Geistheilung und Geistiges Heilen in Japan und der Schweiz

Projektleitung

Prof. Dr. Dorothea Lüddeckens, Universität Zürich

Prof. Dr. Monika Schrimpf, Universität Tübingen

Projektmitarbeitende

Eri Itō, Hokkaidō Universität in Sapporo, Japan

Yurina Hayashi, Hokkaidō Universität in Sapporo, Japan

Tomoko Schlüter, Hokkaidō Universität in Sapporo, Japan

Selina Bloch, Universität Zürich, Schweiz

Anne-Christine Halter, Universität Zürich, Schweiz

Leon Wiggenhauser, Universität Tübingen, Deutschland

Projektbeschreibung

Geistiges Heilen, in der Schweiz als «Geistheilung» oder «spirituelles Heilen», in Japan z.B. als «supirichuaru hīringu» スピリチュアル・ヒーリング bezeichnet, zählt zu den Heilverfahren der sogenannten «Alternativen Medizin». Sowohl das Angebot als auch die Nachfrage scheint in den vergangenen 20 Jahren zugenommen zu haben.

Die Relevanz, die Geistiges Heilen für viele Patient:innen besitzt, wird inzwischen auch von naturwissenschaftlich orientierten Mediziner:innen gesehen. So verweist z.b. die Seite des Bundesverbandes der Deutschen Internisten und Internistinnen darauf, dass «Geistiges Heilen [.] prinzipiell bei jeder Erkrankung durchgeführt werden [kann], […] andere notwendige Heilverfahren» aber keinesfalls ersetzen solle.1

Die Bandbreite der Konzepte von Gesundheit, Krankheit und Heilung, die von Geistheiler:innen vertreten werden, ist gross. Sie arbeiten mit «geistigen Kräften», sehen und erleben ihre Fähigkeiten in ihrer besonderen Beziehung zur Geistigen Welt, zu Energien und/oder dem Universum. Dabei handelt es sich um Fähigkeiten und Erkenntnisse, die das naturwissenschaftliche Weltbild ergänzen oder auch eine Alternative dazu darstellen.
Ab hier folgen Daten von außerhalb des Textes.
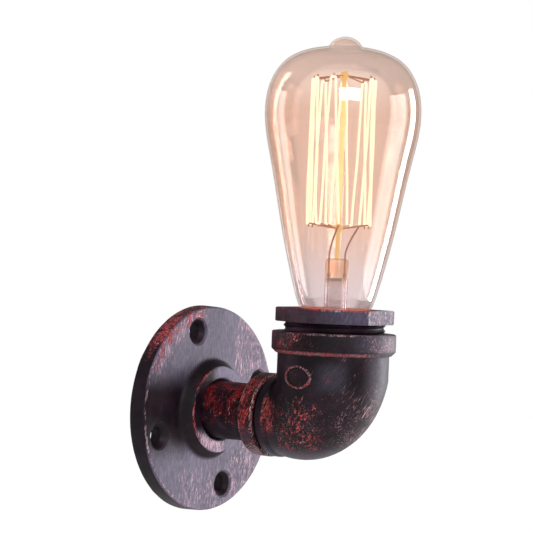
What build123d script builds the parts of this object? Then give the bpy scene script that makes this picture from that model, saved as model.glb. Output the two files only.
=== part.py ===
from build123d import *
import os
from math import asin, cos, degrees, radians, sin, tan

# Industrial pipe wall light: a cast floor flange, a pipe nipple, a round-headed reducing bush and a
# reducing elbow, in whose mouth a hexagon bushing traps a ceramic lampholder with a caged filament bulb.
#
# Frame: the wall is the plane Y = 0, the pipe runs out from it along -Y on the line X = Z = 0, and the
# bulb stands upright, +Z up, at Y = -BULB_REACH. All sizes are millimetres. An "out" value is a
# distance from the wall, so out = -Y.

# ---- Driving dimensions: overall
BULB_REACH = 70.75          # wall to the bulb's axis
BULB_D = 64.0               # widest diameter of the bulb
BULB_LENGTH = 140.0         # tip to solder contact
BULB_FOOT_Z = 17.2          # solder contact above the pipe's axis

# ---- Wall flange
FLANGE_D = 88.0
FLANGE_T = 7.6
FLANGE_DRAFT = 0.35         # how much smaller in radius the front face is than the back
FLANGE_EDGE_R = 1.2
FLANGE_BACK_R = 0.4
BOSS_FILLET_R = 2.4
BOSS_EDGE_R = 1.0
BOSS_OUT = 13.3             # wall to the boss's front
BOSS_ROOT_R = 21.3
BOSS_TIP_R = 18.2
BOSS_MOUTH_CHAMFER = 1.5
SCREW_CIRCLE_D = 69.2
SCREW_COUNT = 4
SCREW_CLOCK = -17.4         # degrees from straight up, about the pipe's axis
SCREW_HOLE_D = 6.6
SCREW_SINK_D = 11.8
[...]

Geistiges Heilen wird in Japan und der Schweiz besonders häufig von Frauen praktiziert, in beiden Ländern findet dies in aller Regel ausserhalb der staatlichen Gesundheitssysteme statt, hat eine lange Tradition in den verschiedenen religiösen Traditionen der beiden Länder und ist zugleich heute auch stark von neueren religiösen und weltanschaulichen Bewegungen und Einflüssen geprägt.

Ziel des Projektes ist es die Perspektiven, Deutungen und Erfahrungen von Heiler:innen im Hinblick auf die derzeitige gesellschaftliche und medizinische Covid-19 bedingte Situation besser zu verstehen. Ein zweiter Fokus liegt auf gender-spezifischen Aspekten.

Hierfür werden seit 2021 in beiden Ländern Leitfadeninterviews mit Heiler:innen durchgeführt, transkribiert und analysiert.

Erste Zwischenergebnisse zeigen bereits sowohl die Diversität innerhalb der Länder und kontextspezifische Differenzen zwischen Japan und der Schweiz als auch überschneidende Narrative, Deutungsmuster und Erfahrungsberichte. Ein kontextbedingter Unterschied liegt z.B. in der sehr unterschiedlichen Diffusion des Gender-Diskurses in der Schweizer und der Japanischen Gesellschaft.

Als Gemeinsamkeit zeichnet sich ab, dass in beiden Ländern Vertreter:innen der Szene nicht nur im Hinblick auf ihre Konzepte und Praktiken sehr divers sind, sondern auch im Hinblick auf Ihre Einstellungen gegenüber Covid-19. Während die einen im Rahmen ihres alternativmedizinischen Weltbildes z.B. der Impfung mit Skepsis begegnen, wird sie von anderen befürwortet. Im Schweizer Kontext wird dabei besonders häufig auf das Recht der individuellen Entscheidung verwiesen, in beiden Ländern vertrauen diejenigen Heiler:innen, welche sich nicht impfen lassen möchten, vor allem auch auf ihre eigene Resilienz.